1泊10万円を超える超高級ブティックホテルもオープン
18年になると小田急電鉄系のUDSが運営するホテルローカス(100室)やフェリスヴィラスイート伊良部島・佐和田(8棟)、森トラストと外資系ホテルのマリオット・インターナショナルが運営するイラフSUIラグジュアリーコレクションホテル沖縄宮古(58室)などが続々とオープンした。
今年はさらにトレーラーハウスを利用したグランピングリゾートから1泊10万円を超える超高級ブティックホテルまで様々なカテゴリーのホテルのオープンが控えている。
ホテル開発ラッシュは留まるところをしらない。特に下地島に隣接する伊良部島は大人気。島内のあるリゾート予定地では、せいぜい坪あたり2000円だった土地が、現在は坪あたり100万円で取引されており、わずか数年で地価は500倍に跳ね上がったという。島の海岸という海岸が東京などの大資本に買い占められ始めている。
工事現場の日当が5万円を超えた
短期間にこれだけの開発計画が持ち上がった結果、島の景気は活況となった。建設資材などはほとんどが島外から運び込まれるのだが、建設計画が多すぎて資材の搬入が間に合わない。資材だけではない。建設作業員が全く不足してしまった。
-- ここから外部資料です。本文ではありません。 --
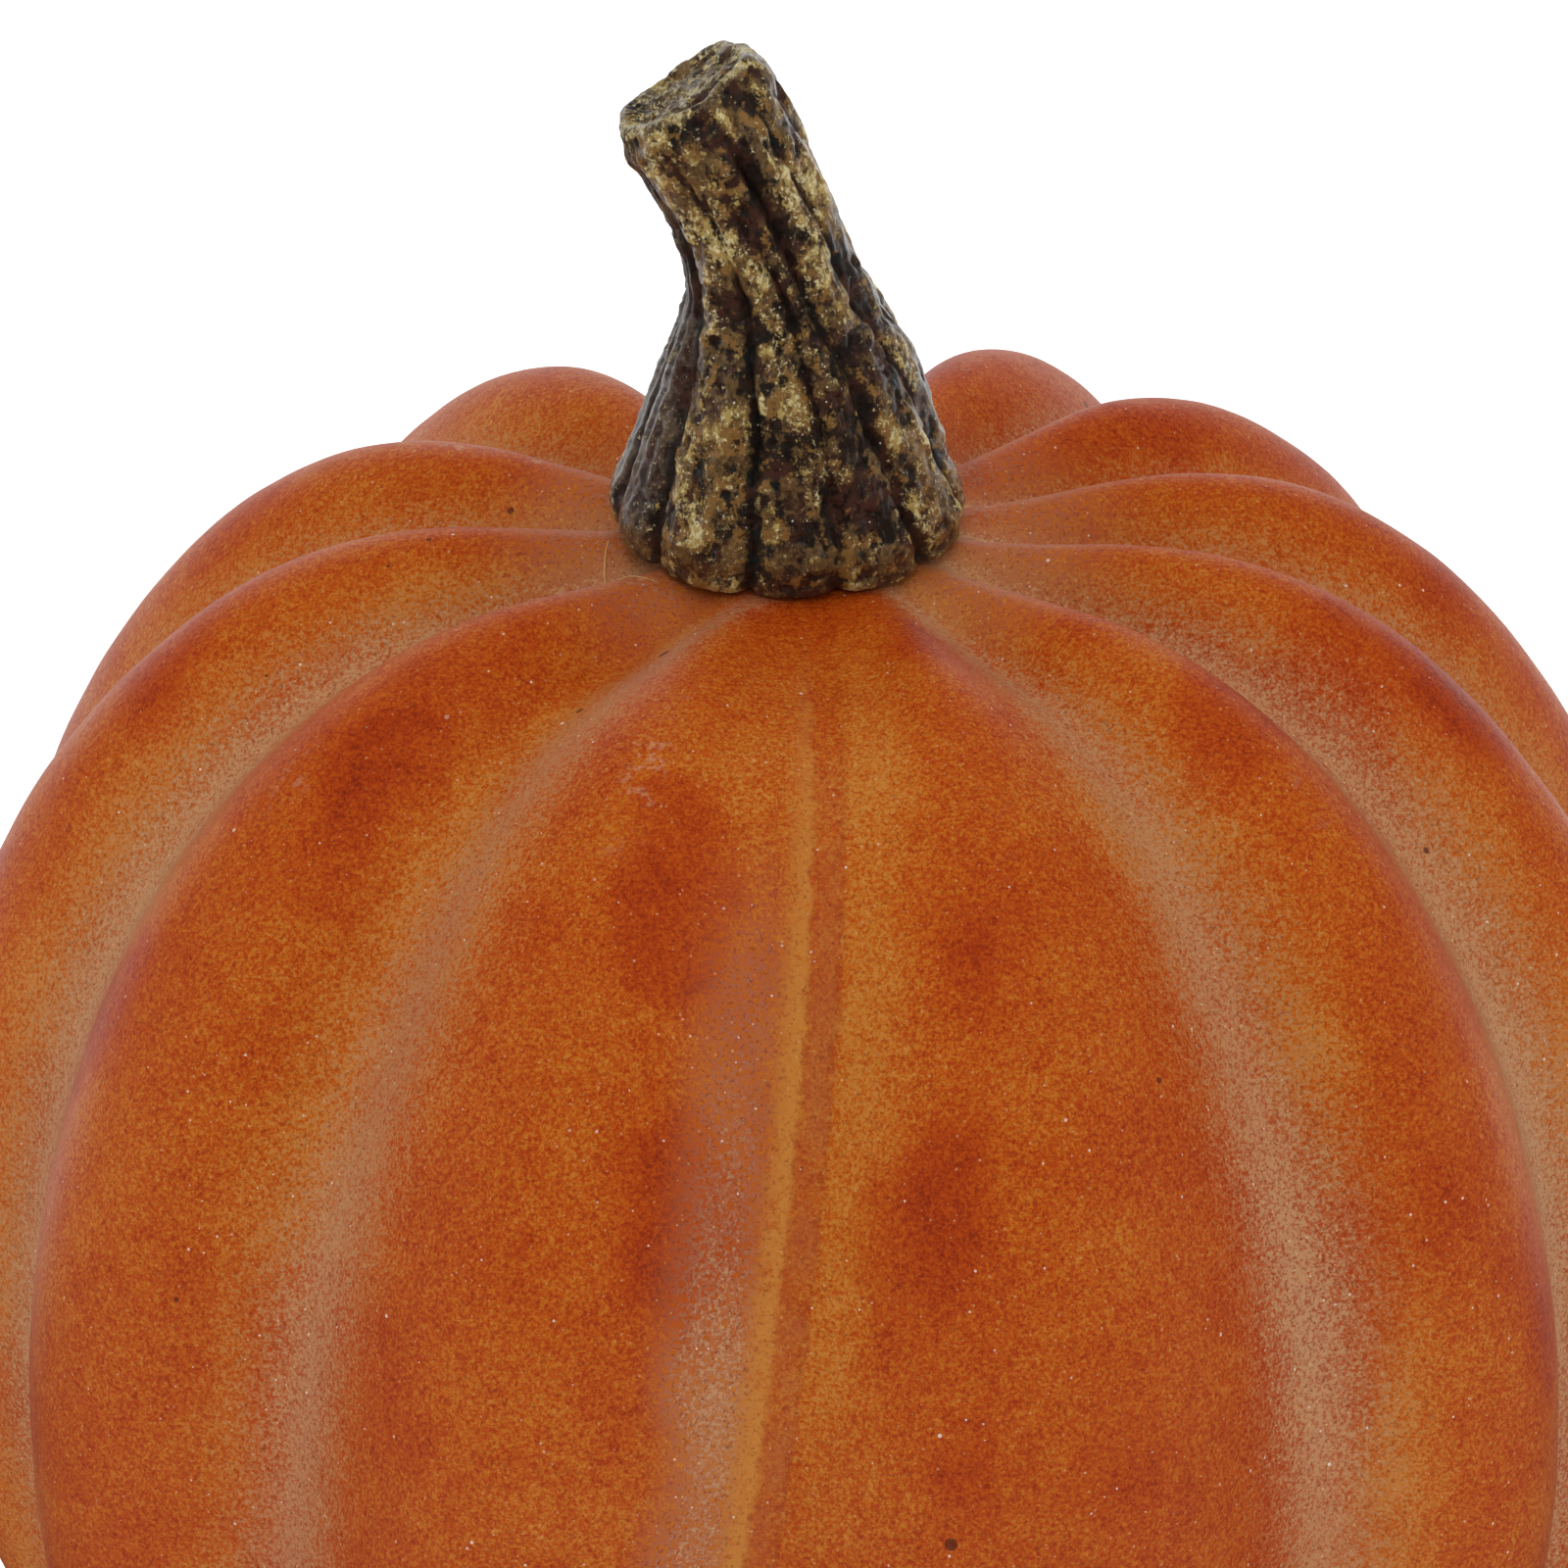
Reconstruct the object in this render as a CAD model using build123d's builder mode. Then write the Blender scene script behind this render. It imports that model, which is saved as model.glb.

通常建設作業員は日当も安く、島の中だけで調達できてきたのだが、人手不足からコンクリート型枠工の日当は5万円を超えた。この金額は東京の工事現場の2倍に相当する。この金額につられて、大阪や東京から建設作業員が飛行機に乗って現場にやってくるという、信じられないような光景になっている。
島にやってくる作業員たちは、島のアパートを借りる。ところがアパートは新設されたホテルの従業員や好景気を当て込んで雨後の筍のようにオープンした居酒屋のバイトやキャバクラの女の子たちで満杯。これに最近とみに増えた移住者たちのニーズが重なって全く空室がないという異常な状況に陥っている。実際に島の賃貸マンションの家賃はワンルームで3万円程度だった相場がここ4、5年の間に5万円を超えるに至っている。
島の不動産屋はさぞかし儲かっているかと思いきや、空室がないためにせっかくやってくるお客さんに紹介できる物件が払底してしまい、商売あがったりの状況だという。中には新築でできるマンションの完成を待ち焦がれて簡易宿所に寝泊りしている移住希望者まで居るという始末だ。
そして問題が深刻なのが、この状況がすべて、まだ「みやこ下地島空港」がオープンする前の姿であることだ。三菱地所の目論見通りであれば20年度にはさらに30万人が加わる。宮古島では島内一の港である平良港に20年度までに15万トンまでの大型クルーズ船が接岸できる埠頭が建設中だ。17年度で大型クルーズ船から平良港に降り立った外国人観光客は36万人。空、海での迎え入れはこれからも大幅増が予定されている。